Para testar essa ideia, os pesquisadores injetaram no peixe-borboleta uma dose baixa de um imitador de opioide, uma droga semelhante à morfina que aumentou ligeiramente a ativação dos opioides.
O resultado foi que “eles passaram muito mais tempo procurando por este lugar onde já haviam experimentado a limpeza antes”, diz Maximino. “Então, isso aumentou a preferência deles.”
Mas quando injetaram naloxona no peixe-borboleta — um medicamento que bloqueia os receptores opioides e é usado em humanos para reverter uma overdose — eles perderam o interesse no local onde os limpadores estiveram. Isso sugeriu que pode haver prazer envolvido na massagem “e que isso é mediado pelos opioides naturais em seus cérebros”, diz Maximino.
A pergunta final dos cientistas foi se havia diferença entre gostar da limpeza e querer a limpeza. Então, eles colocaram uma série de barreiras no aquário que dificultavam o acesso do peixe-borboleta ao limpador. Desta vez, os mesmos medicamentos — tanto o imitador de opioides quanto a naloxona — não surtiram efeito. O peixe-borboleta continuou a atravessar as barreiras para alcançar o limpador, revelando que sua motivação pela recompensa não foi afetada.
Isso significava que essa outra sensação de desejo de receber o estímulo prazeroso — pense nisso como um desejo do peixe — pode ser governada por uma substância química diferente, como a dopamina.
Maximino explica da seguinte forma: “O sistema opioide pensa: ‘Isso é prazeroso’, e o sistema dopaminérgico pensa: ‘Vá atrás do que era prazeroso antes’. Os opioides mudam o quanto você gosta de algo, mas não mudam o quanto você deseja algo.”
“A principal conclusão é que os peixes experimentam algum tipo de prazer”, diz ele, “e se esforçam muito para obter esse prazer novamente.”
Alguns cientistas, no entanto, podem precisar de um pouco mais de convencimento.
“Podemos afirmar inequivocamente que isso é prazer em peixes?”, pergunta Susana Peciña, biopsicóloga da Universidade de Michigan-Dearborn, que não participou da pesquisa. “Não tenho certeza se diria isso com essas palavras. Dito isso, é muito difícil mensurar o prazer em animais, ponto final, quanto mais em peixes.”
Ainda assim, ela acha os resultados empolgantes. Para ela, eles sugerem que talvez precisemos repensar como os peixes são tratados em aquários e aquicultura. “Podemos pensar em maneiras de eles terem experiências mais positivas, vidas melhores?”, pergunta ela.

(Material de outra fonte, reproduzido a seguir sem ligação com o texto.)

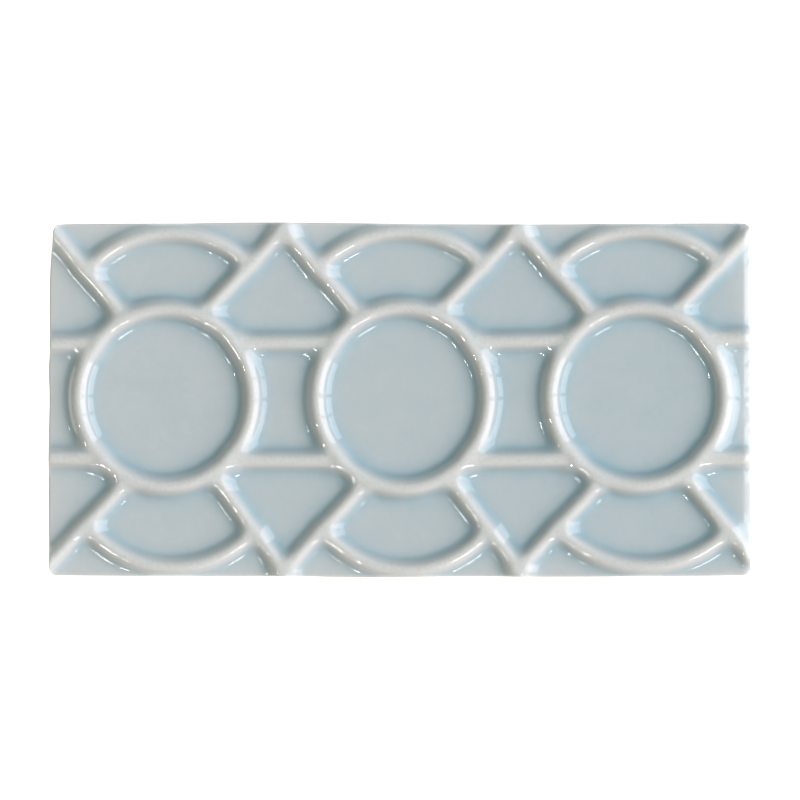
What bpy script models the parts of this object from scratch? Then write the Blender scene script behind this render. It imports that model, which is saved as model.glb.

Em última análise, o que este e outros experimentos estão revelando, diz Maximino, é que os peixes têm comportamentos ricos que podem ser controlados, pelo menos em parte, por sentimentos — tanto negativos quanto positivos.
“Prazer, querer, desejar e todas essas emoções positivas que sentimos — não se aplicam apenas a humanos, chimpanzés, gatos e cães”, diz ele. “Os peixes também podem sentir isso. Portanto, esta é uma função muito antiga.”
É uma capacidade que Maximino argumenta ter sido provavelmente muito importante na evolução animal.
Peciña concorda. Se os resultados se confirmarem em estudos adicionais, diz ela, eles podem sugerir “algo mais profundo sobre o que significa estar vivo na Terra”.